Es así como los queremos. Que no se muevan mucho, vale decir, sean capaces de estar sentados y concentrados; que compartan sus juguetes y otras pertenencias con el niño del costado; y que no estén resistiendo, oponiéndose, demasiado a la autoridad; todo ello lo antes posible.
Claro, también que sean asertivos, seguros de sí mismos, que se quieran, que sean ambiciosos, que sustenten esfuerzos a lo largo del tiempo y puedan superar obstáculos y superar frustraciones; también a una edad temprana.
Y para que sean todas esas cosas - no importa que varias de ellas se contrapongan y sean, a veces, excluyentes- estamos nosotros, los padres y todo un ejército de especialistas y toda una oferta de métodos y un recetario inacabable. No importa que las recetas cambien cada dos meses y se contradigan.

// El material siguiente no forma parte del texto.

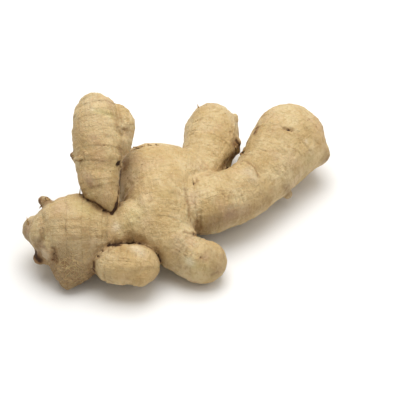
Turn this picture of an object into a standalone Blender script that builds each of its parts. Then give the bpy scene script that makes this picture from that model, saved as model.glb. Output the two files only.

Pero, ¿cuál es el precio que pagamos por estar tan concentrados en lograr a nuestros empáticos, apacibles y respetuosos (y todos los otros rasgos que la sociedad niñocéntrica nos prescribe) "productos"? Estamos tan absortos en leer las partituras que nos ofrecen, tan híper conscientes de todos y cada uno de nuestros actos en referencia con nuestros hijos, que dejamos de ser nosotros y perdemos la ocasión de conocerlos, explorarlos, escucharlos, gozarlos.
Si usáramos todos los minutos dedicados a pensar en qué colegio los ponemos, en qué taller los inscribimos, en medir lo que dicen, cómo lo dicen, qué les decimos, en leer sobre técnicas de crianza, en evitar cualquier contratiempo y sufrimiento; para interactuar con ellos, para dejarlos lidiar con el mundo con nuestro apoyo, probablemente algunas de esas tan apreciadas características que mencionamos en esta columna emergerían de manera más natural y provechosa.